Periodic, bilateral negotiations and so-called confidence-building measures between India and Pakistan have proved to be no more than minute gestures which are often halted, derailed and discharged, and are used as a time-passing exercise and nothing more, as far as Kashmiris are concerned.

Jammu and Kashmir is not a territorial issue. It is one of the British legacy’s unfinished agenda of the partition plan when we decided the fate of more than 500 such other princely states in India and left Kashmir bleeding. Not only do we owe it to the 12 million Kashmiris directly affected by this conflict to oppression, occupation, rape and torture on a daily basis, but also to a further 1.2 billion people of India and Pakistan. They could benefit immensely from better use of the multi-million pounds in the defence budgets that both countries are spending due to the conflict in Kashmir, while millions of people in both countries are living without houses, electricity or access to drinking water.

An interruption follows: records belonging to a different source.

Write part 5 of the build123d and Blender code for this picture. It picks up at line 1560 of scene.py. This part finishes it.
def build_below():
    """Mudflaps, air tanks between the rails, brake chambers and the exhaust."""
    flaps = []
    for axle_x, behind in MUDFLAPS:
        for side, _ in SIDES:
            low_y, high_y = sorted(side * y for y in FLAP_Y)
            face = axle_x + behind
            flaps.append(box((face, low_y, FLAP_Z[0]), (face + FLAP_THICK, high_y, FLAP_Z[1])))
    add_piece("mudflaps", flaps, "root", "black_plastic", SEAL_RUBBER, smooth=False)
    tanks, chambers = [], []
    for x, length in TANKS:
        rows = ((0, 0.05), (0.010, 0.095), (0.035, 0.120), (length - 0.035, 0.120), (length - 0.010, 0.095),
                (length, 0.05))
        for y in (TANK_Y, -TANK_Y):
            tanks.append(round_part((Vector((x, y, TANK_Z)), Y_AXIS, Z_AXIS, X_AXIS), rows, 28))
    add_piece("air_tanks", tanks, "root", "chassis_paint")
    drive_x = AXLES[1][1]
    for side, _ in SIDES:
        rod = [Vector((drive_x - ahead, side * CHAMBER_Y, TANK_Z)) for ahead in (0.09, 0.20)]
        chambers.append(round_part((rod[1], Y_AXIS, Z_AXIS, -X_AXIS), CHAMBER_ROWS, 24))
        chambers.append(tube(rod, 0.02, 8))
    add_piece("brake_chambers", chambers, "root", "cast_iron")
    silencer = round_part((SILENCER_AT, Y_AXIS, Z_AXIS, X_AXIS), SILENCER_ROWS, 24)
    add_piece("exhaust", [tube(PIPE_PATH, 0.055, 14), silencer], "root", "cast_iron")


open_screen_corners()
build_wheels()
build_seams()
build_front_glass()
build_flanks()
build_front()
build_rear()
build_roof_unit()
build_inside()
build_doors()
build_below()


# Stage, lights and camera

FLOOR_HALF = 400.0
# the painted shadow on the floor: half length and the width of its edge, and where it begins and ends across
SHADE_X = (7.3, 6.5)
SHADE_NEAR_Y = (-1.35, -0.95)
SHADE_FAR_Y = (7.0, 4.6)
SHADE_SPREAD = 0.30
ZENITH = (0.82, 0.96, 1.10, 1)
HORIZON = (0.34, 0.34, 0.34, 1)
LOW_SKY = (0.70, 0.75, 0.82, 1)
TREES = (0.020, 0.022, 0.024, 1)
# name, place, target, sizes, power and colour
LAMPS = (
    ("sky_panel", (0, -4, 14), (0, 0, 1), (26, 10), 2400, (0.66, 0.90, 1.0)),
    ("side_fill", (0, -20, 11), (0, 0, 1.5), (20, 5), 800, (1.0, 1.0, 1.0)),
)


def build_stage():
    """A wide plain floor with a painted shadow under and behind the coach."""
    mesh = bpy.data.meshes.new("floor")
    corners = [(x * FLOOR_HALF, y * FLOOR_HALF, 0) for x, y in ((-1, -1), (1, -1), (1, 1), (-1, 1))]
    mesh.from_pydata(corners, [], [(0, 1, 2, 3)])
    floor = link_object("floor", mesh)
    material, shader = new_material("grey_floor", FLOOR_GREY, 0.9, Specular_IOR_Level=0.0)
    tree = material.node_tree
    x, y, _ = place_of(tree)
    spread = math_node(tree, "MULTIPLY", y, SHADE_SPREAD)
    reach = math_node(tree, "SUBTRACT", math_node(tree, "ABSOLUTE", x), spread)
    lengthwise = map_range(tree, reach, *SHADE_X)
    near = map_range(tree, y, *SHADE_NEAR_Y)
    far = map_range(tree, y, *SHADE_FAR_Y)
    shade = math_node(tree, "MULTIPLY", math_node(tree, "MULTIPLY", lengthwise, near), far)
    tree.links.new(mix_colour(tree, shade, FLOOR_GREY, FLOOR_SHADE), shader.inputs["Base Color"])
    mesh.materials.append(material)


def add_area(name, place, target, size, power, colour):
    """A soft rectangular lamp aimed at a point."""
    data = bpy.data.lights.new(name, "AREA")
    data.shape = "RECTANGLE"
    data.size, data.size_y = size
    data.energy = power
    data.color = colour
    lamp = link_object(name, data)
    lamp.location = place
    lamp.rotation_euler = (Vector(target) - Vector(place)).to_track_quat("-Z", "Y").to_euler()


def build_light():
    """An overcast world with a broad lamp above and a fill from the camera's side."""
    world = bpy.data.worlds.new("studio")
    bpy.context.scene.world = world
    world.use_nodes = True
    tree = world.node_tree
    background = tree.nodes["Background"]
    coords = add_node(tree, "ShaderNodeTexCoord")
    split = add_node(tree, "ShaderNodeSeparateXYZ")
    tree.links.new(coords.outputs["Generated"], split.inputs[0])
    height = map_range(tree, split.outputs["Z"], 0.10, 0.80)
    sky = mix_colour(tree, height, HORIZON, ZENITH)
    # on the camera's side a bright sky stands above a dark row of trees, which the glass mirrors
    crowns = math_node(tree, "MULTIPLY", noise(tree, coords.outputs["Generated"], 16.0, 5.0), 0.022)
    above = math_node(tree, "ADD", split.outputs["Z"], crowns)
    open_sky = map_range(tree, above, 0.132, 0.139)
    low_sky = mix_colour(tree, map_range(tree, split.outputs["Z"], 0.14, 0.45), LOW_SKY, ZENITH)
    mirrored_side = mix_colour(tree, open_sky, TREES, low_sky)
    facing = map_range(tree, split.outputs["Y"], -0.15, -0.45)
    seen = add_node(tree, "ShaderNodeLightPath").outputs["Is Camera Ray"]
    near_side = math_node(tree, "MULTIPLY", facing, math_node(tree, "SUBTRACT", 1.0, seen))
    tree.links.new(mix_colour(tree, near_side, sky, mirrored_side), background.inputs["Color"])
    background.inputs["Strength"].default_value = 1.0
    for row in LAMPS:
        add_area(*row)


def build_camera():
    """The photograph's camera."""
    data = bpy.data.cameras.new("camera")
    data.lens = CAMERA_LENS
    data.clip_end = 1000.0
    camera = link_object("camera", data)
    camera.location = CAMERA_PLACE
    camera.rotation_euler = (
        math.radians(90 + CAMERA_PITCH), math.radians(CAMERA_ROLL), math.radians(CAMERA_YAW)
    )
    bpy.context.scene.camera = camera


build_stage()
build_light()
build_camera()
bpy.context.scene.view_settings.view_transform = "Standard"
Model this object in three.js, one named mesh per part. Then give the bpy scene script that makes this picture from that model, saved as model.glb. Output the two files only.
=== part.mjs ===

Given the importance and helpfulness of the Building Stability Overseas Strategy, how does the Minister think that this strategy will help to resolve the long-standing issues such as Kashmir and will the Government consider taking the issue of Jammu and Kashmir back to the United Nations asking for the implementation of the UN resolutions? Will he raise the human rights issue with his Indian counterpart at his next meeting and press for an international inquiry into the mass graves? Will he ask the Indian Government to repeal the notorious laws, such as the PSA and AFSPA, and for withdrawal of the army from residential areas to start with? Finally, will he ask both countries for a complete withdrawal of their forces from the state to allow the plebiscite to take place?